Current Management of Salicylate-induced Pulmonary Edema

James K. Glisson, MD, PharmD; Telciane S. Vesa, MD; Mark R. Bowling, MD, FACP


South Med J. 2011;104(3):225-232. 

In This Article

Abstract and Introduction


Salicylate-induced pulmonary edema (SIPE) can occur in both acute and chronic users of aspirin or salicylate products. The medical history, especially when it reveals the use of salicylates, is critical when considering this diagnosis. Unfortunately, the neurologic and systemic effects of salicylate toxicity may hinder the ability to obtain a reliable medical history. SIPE should be considered in patients who present with pulmonary edema and neurological changes, anion-gap metabolic acidosis, or possible sepsis. Some patients may be treated for "pseudosepsis" or other conditions, thereby delaying the diagnosis of salicylate intoxication. Misdiagnosis and possibly delayed diagnosis of SIPE can lead to a significant increase in morbidity and mortality. Serum and urine alkalinization by administration of intravenous sodium bicarbonate are commonly utilized therapeutic strategies. Finally, hemodialysis is a therapy which should be considered early in the course of treatment. The objective of this review was to emphasize the importance of rapid diagnosis and appropriate treatment in patients with SIPE, and summarize the current literature as it relates to the adult population.

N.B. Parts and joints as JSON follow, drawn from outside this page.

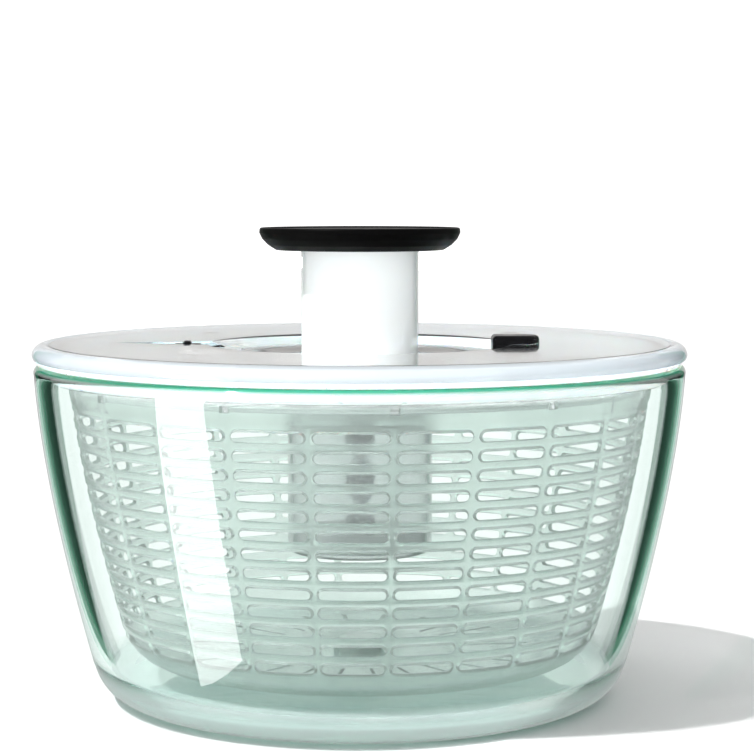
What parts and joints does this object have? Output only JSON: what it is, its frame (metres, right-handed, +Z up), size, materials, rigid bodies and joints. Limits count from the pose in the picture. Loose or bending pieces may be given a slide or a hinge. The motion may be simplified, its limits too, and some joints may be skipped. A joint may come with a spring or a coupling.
{
  "type": "salad spinner",
  "caption": "Glass bowl with a slotted basket inside and a clear lid whose pump plunger turns the basket; the lid has a brake button and a plunger lock.",
  "frame": {"origin": "centre of the bowl's underside, on the surface it stands on", "axes": "+Z up along the axis that the basket and the plunger share, +X towards the brake button, -X towards the plunger lock"},
  "size_m": [0.273, 0.273, 0.1955],
  "materials": {
    "glass": "clear soda glass with a slight green edge",
    "clear_plastic": "clear moulded plastic",
    "white_plastic": "white moulded plastic, gloss",
    "black_plastic": "black moulded plastic, satin",
    "soft_grip": "soft black grip, satin",
    "silicone": "translucent white silicone",
    "steel": "bright stainless steel"
  },
  "bodies": {
    "bowl": {"glass_bowl": "glass", "pivot_bush": "white_plastic"},
    "basket": {"basket": "clear_plastic"},
    "lid": {"lid_cover": "clear_plastic", "lid_base": "clear_plastic", "rim_seal": "silicone", "guide_sleeve": "white_plastic", "bearing_ring": "white_plastic", "lid_screw_1": "steel", "lid_screw_2": "steel", "lid_screw_3": "steel", "lid_screw_4": "steel"},
    "drive": {"drive_disc": "clear_plastic", "hub_cup": "clear_plastic", "ratchet_ring": "white_plastic", "hub_screw_1": "steel", "hub_screw_2": "steel", "hub_screw_3": "steel"},
    "shaft": {"twist_shaft": "steel", "spring_seat": "white_plastic", "shaft_screw": "steel", "clutch_hub": "white_plastic"},
    "plunger": {"plunger_tube": "white_plastic", "drive_nut": "white_plastic", "knob_core": "black_plastic", "knob_grip": "soft_grip", "knob_top": "black_plastic", "return_spring": "steel"},
    "brake": {"brake_button": "black_plastic", "brake_stem": "white_plastic", "brake_pad": "soft_grip", "brake_spring": "steel"},
    "lock": {"lock_tongue": "white_plastic", "lock_grip": "black_plastic"}
  },
  "joints": [
    {"name": "basket_spin", "type": "hinge", "parent": "bowl", "child": "basket", "pos_m": [0, 0, 0.0213], "axis": [0, 0, 1], "continuous": true},
    {"name": "lid_lift", "type": "slide", "parent": "bowl", "child": "lid", "axis": [0, 0, 1], "range_m": [0, 0.16]},
    {"name": "drive_spin", "type": "hinge", "parent": "lid", "child": "drive", "pos_m": [0, 0, 0.119], "axis": [0, 0, 1], "continuous": true},
    {"name": "plunger_slide", "type": "slide", "parent": "lid", "child": "plunger", "axis": [0, 0, 1], "range_m": [-0.042, 0], "stiffness_N_per_m": 200, "springref_m": 0.02, "deforming": ["return_spring"]},
    {"name": "shaft_spin", "type": "hinge", "parent": "lid", "child": "shaft", "pos_m": [0, 0, 0.063], "axis": [0, 0, 1], "range_deg": [-5, 365]},
    {"name": "brake_press", "type": "slide", "parent": "lid", "child": "brake", "axis": [0, 0, 1], "range_m": [-0.003, 0], "stiffness_N_per_m": 600, "springref_m": 0.003, "deforming": ["brake_spring"]},
    {"name": "lock_slide", "type": "slide", "parent": "lid", "child": "lock", "axis": [1, 0, 0], "range_m": [0, 0.004]}
  ],
  "couplings": [
    {"joint": "drive_spin", "follows": "basket_spin", "ratio": 1},
    {"joint": "shaft_spin", "follows": "plunger_slide", "rad_per_m": -149.6}
  ]
}
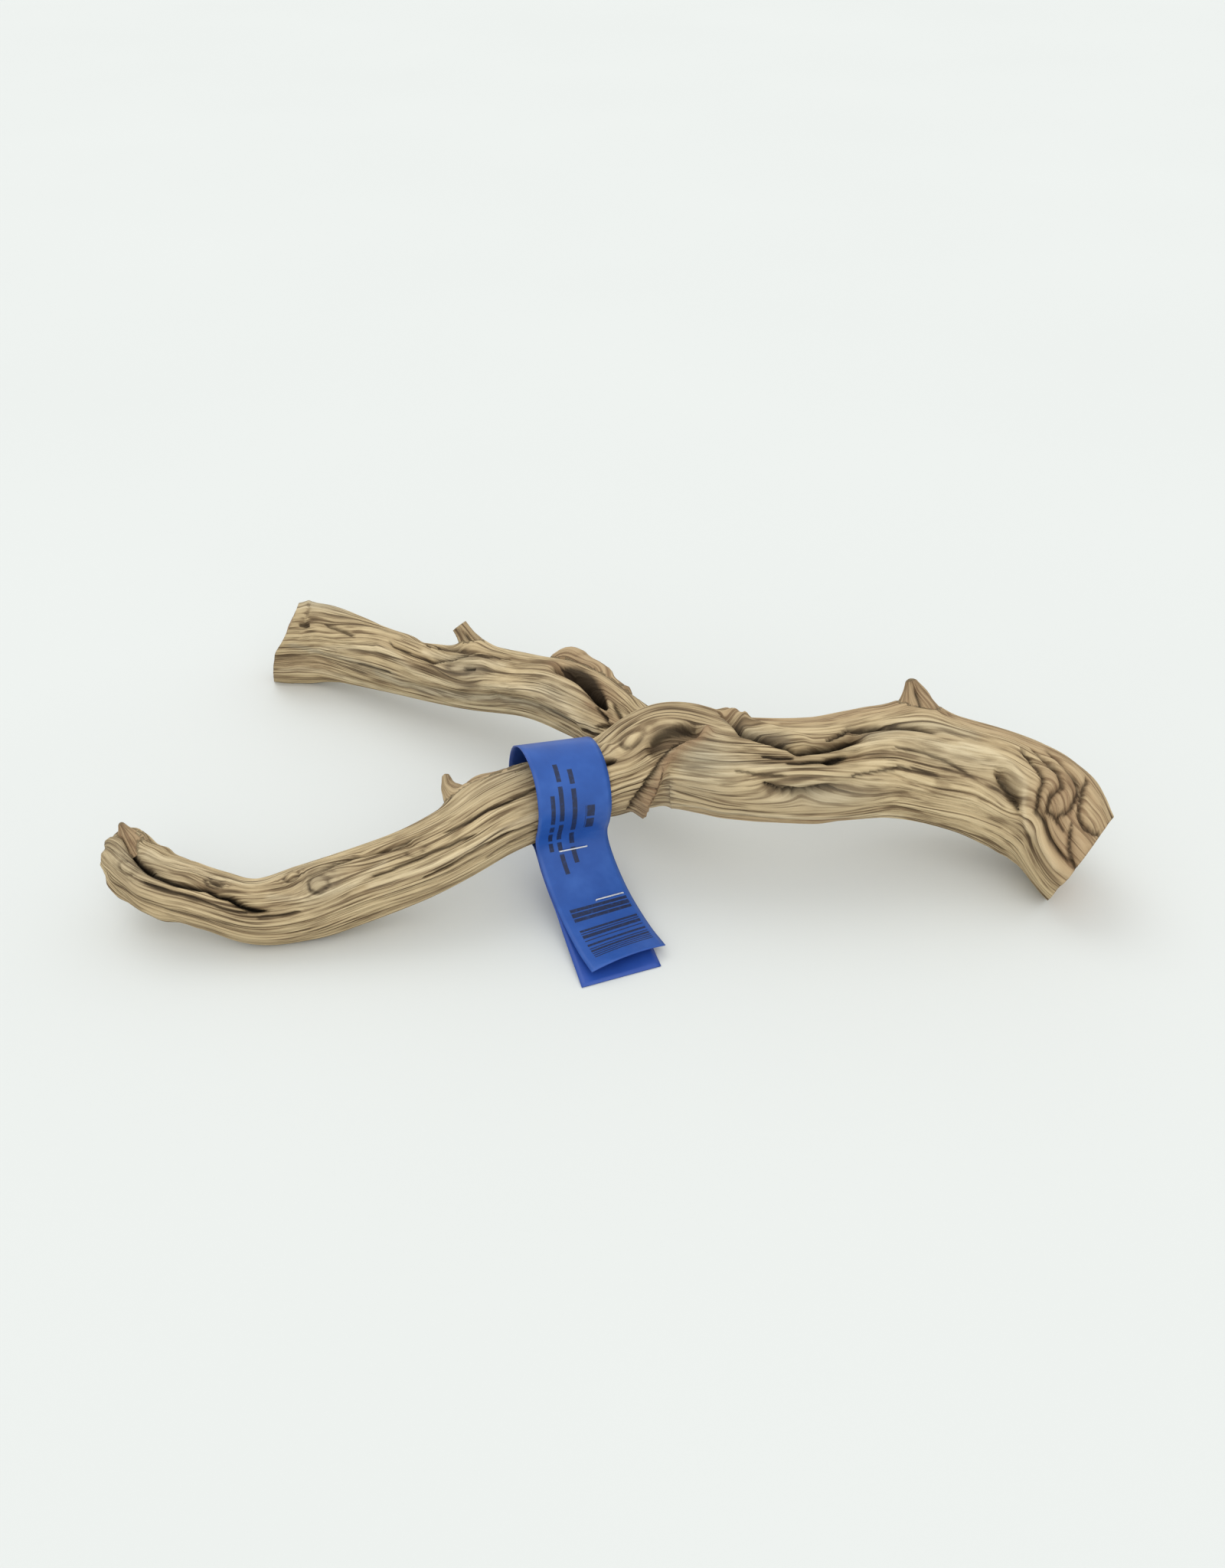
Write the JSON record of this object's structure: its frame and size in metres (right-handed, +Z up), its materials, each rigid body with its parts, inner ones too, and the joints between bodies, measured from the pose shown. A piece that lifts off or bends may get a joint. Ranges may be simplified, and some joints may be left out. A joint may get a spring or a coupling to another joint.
{
  "type": "forked branch",
  "caption": "Sandblasted manzanita branch, forked and gnarled, lying on three low points, with a paper hang band stapled round one limb.",
  "frame": {"origin": "on the supporting surface, below the middle of the whole object's bounding box", "axes": "+X towards the thick sawn end, +Y towards the flared end of the back limb, +Z up from the surface that it lies on"},
  "size_m": [0.3892, 0.2308, 0.073],
  "materials": {
    "branch": "dry weathered grain, matt",
    "tag": "coated paper, faint sheen",
    "staples": "bright zinc-plated wire"
  },
  "bodies": {
    "root": {"branch": "branch", "tag": "tag", "staple_upper": "staples", "staple_lower": "staples"}
  },
  "joints": []
}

Salicylate-induced pulmonary edema (SIPE) is a complication of salicylate toxicity, which can be difficult to diagnose and treat. Significant mortality and morbidity may result from delayed diagnosis or misdiagnosis of SIPE. This review will discuss the limitations of the current literature on SIPE and guide practitioners on how to recognize and treat this uncommon condition.